-- start --
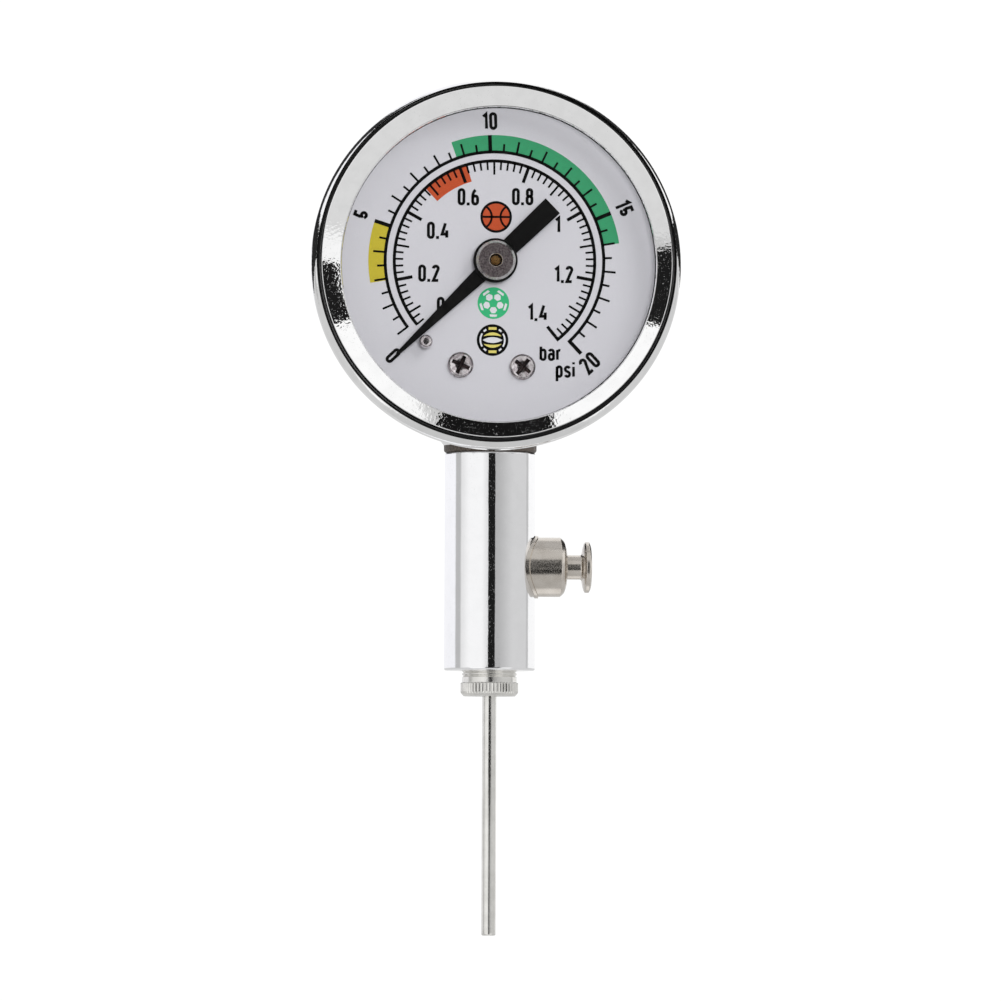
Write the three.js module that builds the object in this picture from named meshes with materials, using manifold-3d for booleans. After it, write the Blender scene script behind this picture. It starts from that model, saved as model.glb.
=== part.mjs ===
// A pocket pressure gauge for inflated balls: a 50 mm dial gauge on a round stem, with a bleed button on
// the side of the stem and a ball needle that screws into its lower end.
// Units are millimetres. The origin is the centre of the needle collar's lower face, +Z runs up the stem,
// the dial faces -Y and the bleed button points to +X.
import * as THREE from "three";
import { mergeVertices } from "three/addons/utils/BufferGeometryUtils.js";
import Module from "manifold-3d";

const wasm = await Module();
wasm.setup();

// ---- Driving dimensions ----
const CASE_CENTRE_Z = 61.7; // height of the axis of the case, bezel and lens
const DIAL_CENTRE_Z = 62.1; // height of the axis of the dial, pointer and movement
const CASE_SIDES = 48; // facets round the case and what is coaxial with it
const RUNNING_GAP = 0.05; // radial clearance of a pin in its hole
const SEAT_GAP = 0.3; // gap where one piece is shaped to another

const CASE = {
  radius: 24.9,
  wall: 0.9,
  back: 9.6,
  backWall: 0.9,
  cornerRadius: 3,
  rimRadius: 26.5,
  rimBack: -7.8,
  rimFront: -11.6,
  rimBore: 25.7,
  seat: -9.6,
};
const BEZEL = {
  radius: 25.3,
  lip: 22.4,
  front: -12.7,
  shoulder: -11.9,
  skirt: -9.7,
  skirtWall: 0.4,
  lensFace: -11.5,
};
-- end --
GIVEN REQUEST:
Copy out the whole listing exactly as written.

EXERCISE ANSWER:
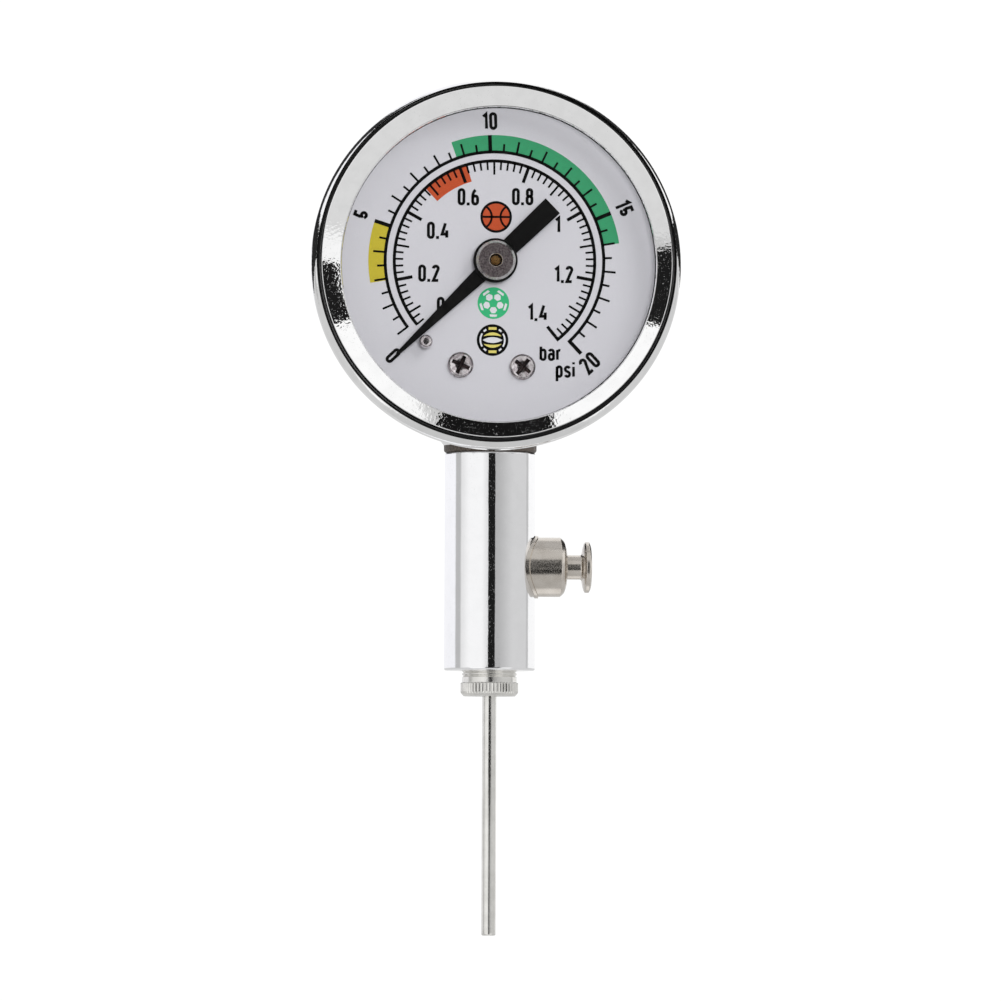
Write the three.js module that builds the object in this picture from named meshes with materials, using manifold-3d for booleans. After it, write the Blender scene script behind this picture. It starts from that model, saved as model.glb.
=== part.mjs ===
// A pocket pressure gauge for inflated balls: a 50 mm dial gauge on a round stem, with a bleed button on
// the side of the stem and a ball needle that screws into its lower end.
// Units are millimetres. The origin is the centre of the needle collar's lower face, +Z runs up the stem,
// the dial faces -Y and the bleed button points to +X.
import * as THREE from "three";
import { mergeVertices } from "three/addons/utils/BufferGeometryUtils.js";
import Module from "manifold-3d";

const wasm = await Module();
wasm.setup();

// ---- Driving dimensions ----
const CASE_CENTRE_Z = 61.7; // height of the axis of the case, bezel and lens
const DIAL_CENTRE_Z = 62.1; // height of the axis of the dial, pointer and movement
const CASE_SIDES = 48; // facets round the case and what is coaxial with it
const RUNNING_GAP = 0.05; // radial clearance of a pin in its hole
const SEAT_GAP = 0.3; // gap where one piece is shaped to another

const CASE = {
  radius: 24.9,
  wall: 0.9,
  back: 9.6,
  backWall: 0.9,
  cornerRadius: 3,
  rimRadius: 26.5,
  rimBack: -7.8,
  rimFront: -11.6,
  rimBore: 25.7,
  seat: -9.6,
};
const BEZEL = {
  radius: 25.3,
  lip: 22.4,
  front: -12.7,
  shoulder: -11.9,
  skirt: -9.7,
  skirtWall: 0.4,
  lensFace: -11.5,
};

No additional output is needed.